Because I couldn’t anticipate what would happen or how I could help the healing process along, my surrender was immediate. I didn’t know anything. I simply asked for someone to pray for me because prayer was a common reply from the monks at the temple when a student was seeking resolve to a challenge in their lives.
Sometimes all we have to do is ask; to receive, all we have to do is remain open. This is the simplest and basic form of surrender. Give up a belief that was holding you back from experiencing all that the universe has to offer, and you may just find that something you never imagined before may now be able to enter your life, for your benefit.
Surrender also demonstrates that we don’t have all of the answers, all of the time. We learn. We get more than we anticipated. In surrender, we enter the state where we admit we don’t know.

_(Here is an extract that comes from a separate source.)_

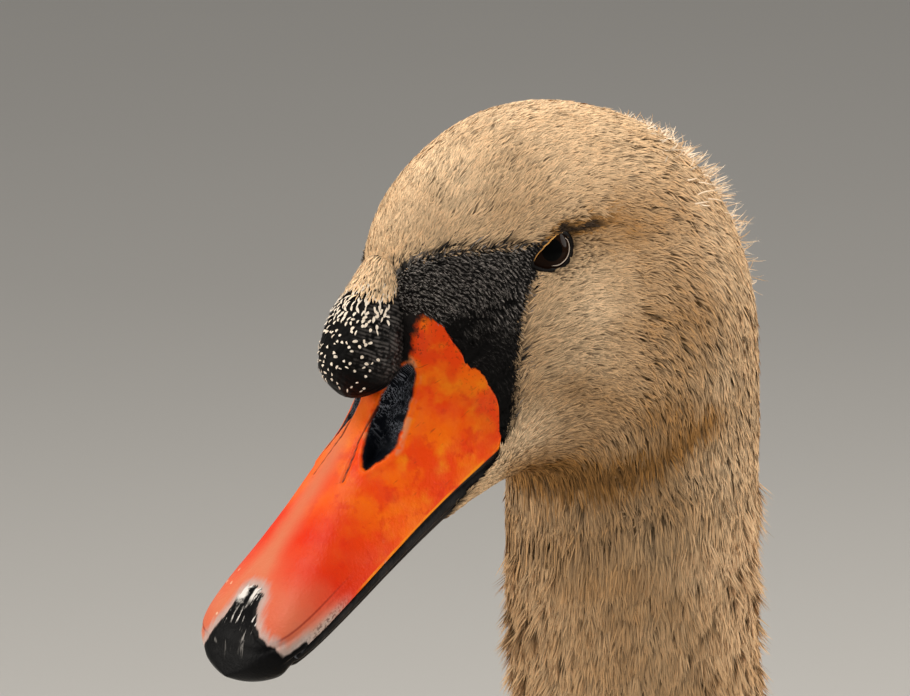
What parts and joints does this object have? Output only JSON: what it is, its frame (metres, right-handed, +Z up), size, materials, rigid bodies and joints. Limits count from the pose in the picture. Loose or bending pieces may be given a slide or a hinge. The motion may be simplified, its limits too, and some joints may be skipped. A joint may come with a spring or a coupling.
{
  "type": "mute swan",
  "caption": "Adult mute swan at life size, sitting on its belly as it floats, with its neck raised, its orange bill pointing down ahead and its wings folded.",
  "frame": {"origin": "middle of the bird's width and length, at the level its belly rests on", "axes": "+Z up, the bird faces -Y, its left side is +X"},
  "size_m": [0.3432, 0.8504, 0.7209],
  "materials": {
    "plumage": "soft feathering, matte, cream to buff",
    "flight_feathers": "smooth vanes, faint sheen",
    "bill_orange": "satin horn, deep orange to red, pinker at the tip",
    "bill_black": "satin black horn",
    "eye": "wet gloss, dark brown",
    "leg_skin": "scaly matte skin, near black"
  },
  "bodies": {
    "root": {"head": "plumage", "neck_upper": "plumage", "neck_middle": "plumage", "neck_lower": "plumage", "chest": "plumage", "trunk": "plumage", "rump": "plumage", "wing_left": "plumage", "wing_right": "plumage", "primaries_left": "flight_feathers", "primaries_right": "flight_feathers", "tail": "flight_feathers", "bill_upper": "bill_orange", "bill_lower": "bill_black", "bill_nail": "bill_black", "bill_knob": "bill_black", "eye_left": "eye", "eye_right": "eye", "leg_left": "leg_skin", "leg_right": "leg_skin", "foot_left": "leg_skin", "foot_right": "leg_skin"}
  },
  "joints": []
}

It’s OK that we don’t know. This isn’t school where we were taught lessons and scolded if we didn’t remember. That process set through entire generations of people who were shown that the best solution wasn’t to think it out or let things progress to see where it landed; instead they needed to deliver an instant answer or solution, ready at their disposal for whatever challenges life would hand them. We go through life applying solutions that we throw on any situation that looks similar. Maybe it’s not the right solution but it’s the one we know, and hey, it’s close enough, right? Miracles will show us that it is definitely not the only solution and we are not thinking big enough, or being in stillness to allow something far bigger than our minds provide a better solution than anything we can think up. In surrender we let our mind take a back seat to something bigger that can and usually will show up for us. Surrender leads us to a place where we don’t have all the answers and we are simply present in the moment where anything can be possible. In surrender we grow. We stop limiting ourselves to what we think we know.